- **Problem description**:
Your task is to print the material below exactly as presented.
+ + + + +
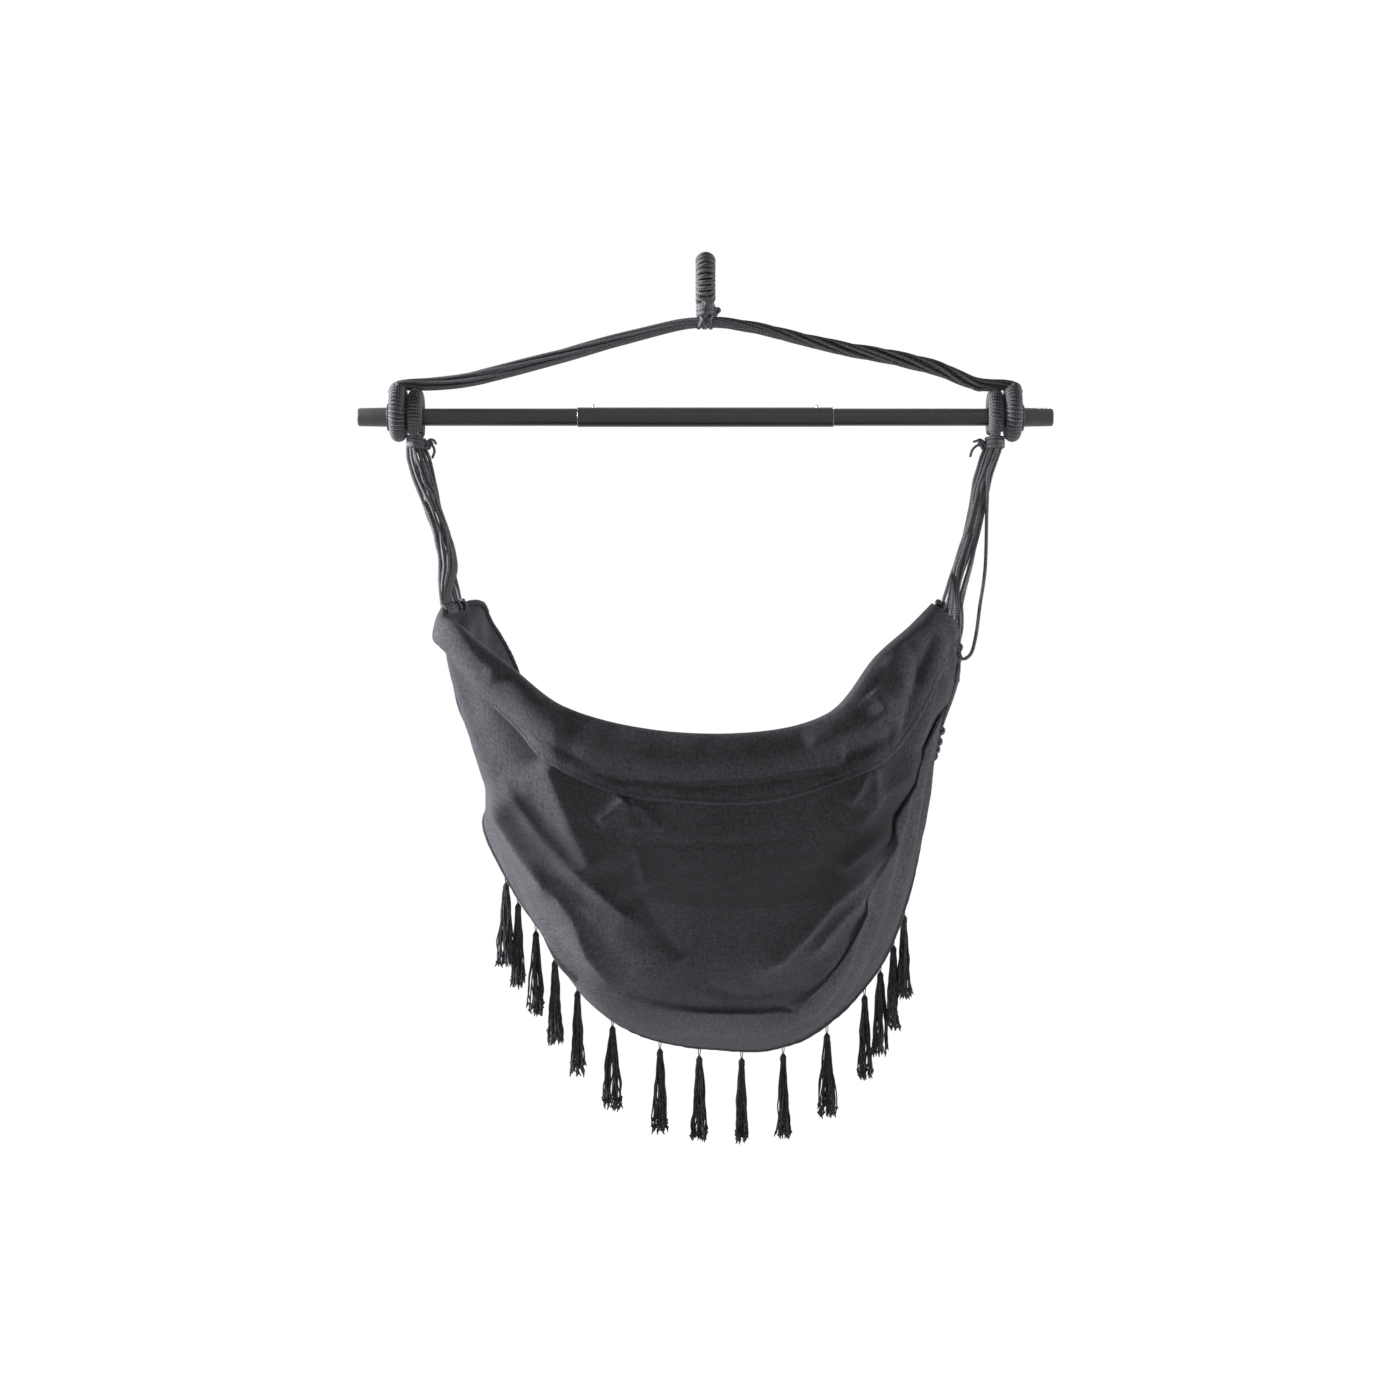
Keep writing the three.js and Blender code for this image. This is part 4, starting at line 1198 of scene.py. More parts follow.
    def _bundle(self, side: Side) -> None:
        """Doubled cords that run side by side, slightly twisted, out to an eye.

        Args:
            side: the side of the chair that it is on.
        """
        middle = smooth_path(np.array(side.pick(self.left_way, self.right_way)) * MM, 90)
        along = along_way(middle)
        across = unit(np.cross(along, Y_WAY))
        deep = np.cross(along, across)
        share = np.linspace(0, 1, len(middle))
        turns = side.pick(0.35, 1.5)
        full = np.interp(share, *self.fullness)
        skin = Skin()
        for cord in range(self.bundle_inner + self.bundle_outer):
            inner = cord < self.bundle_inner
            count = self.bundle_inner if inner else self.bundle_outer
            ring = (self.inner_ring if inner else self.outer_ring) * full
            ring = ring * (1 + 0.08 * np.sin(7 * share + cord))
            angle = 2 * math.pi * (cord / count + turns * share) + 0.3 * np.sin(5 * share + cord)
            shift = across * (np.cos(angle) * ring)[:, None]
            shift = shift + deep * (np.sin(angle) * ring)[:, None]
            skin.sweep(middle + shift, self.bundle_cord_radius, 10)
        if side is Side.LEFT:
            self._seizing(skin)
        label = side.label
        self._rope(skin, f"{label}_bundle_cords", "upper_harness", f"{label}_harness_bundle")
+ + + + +
- **Final answer**:
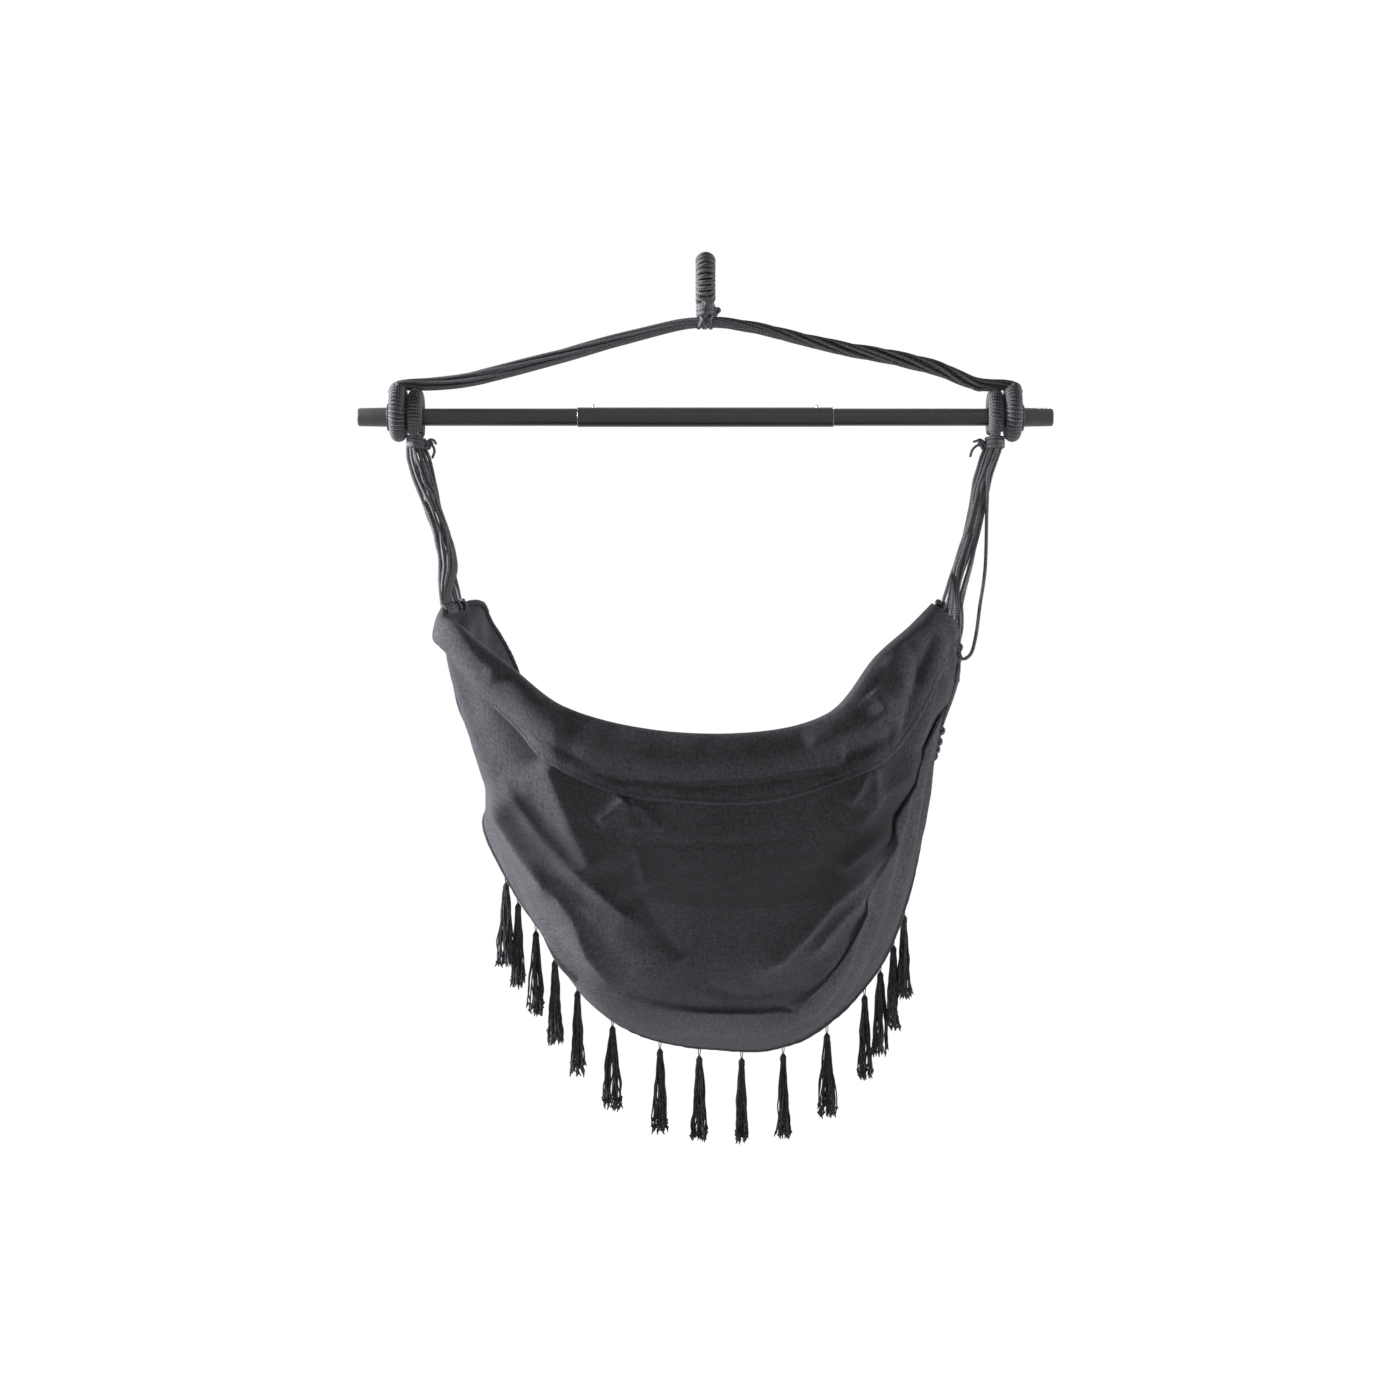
Keep writing the three.js and Blender code for this image. This is part 4, starting at line 1198 of scene.py. More parts follow.
    def _bundle(self, side: Side) -> None:
        """Doubled cords that run side by side, slightly twisted, out to an eye.

        Args:
            side: the side of the chair that it is on.
        """
        middle = smooth_path(np.array(side.pick(self.left_way, self.right_way)) * MM, 90)
        along = along_way(middle)
        across = unit(np.cross(along, Y_WAY))
        deep = np.cross(along, across)
        share = np.linspace(0, 1, len(middle))
        turns = side.pick(0.35, 1.5)
        full = np.interp(share, *self.fullness)
        skin = Skin()
        for cord in range(self.bundle_inner + self.bundle_outer):
            inner = cord < self.bundle_inner
            count = self.bundle_inner if inner else self.bundle_outer
            ring = (self.inner_ring if inner else self.outer_ring) * full
            ring = ring * (1 + 0.08 * np.sin(7 * share + cord))
            angle = 2 * math.pi * (cord / count + turns * share) + 0.3 * np.sin(5 * share + cord)
            shift = across * (np.cos(angle) * ring)[:, None]
            shift = shift + deep * (np.sin(angle) * ring)[:, None]
            skin.sweep(middle + shift, self.bundle_cord_radius, 10)
        if side is Side.LEFT:
            self._seizing(skin)
        label = side.label
        self._rope(skin, f"{label}_bundle_cords", "upper_harness", f"{label}_harness_bundle")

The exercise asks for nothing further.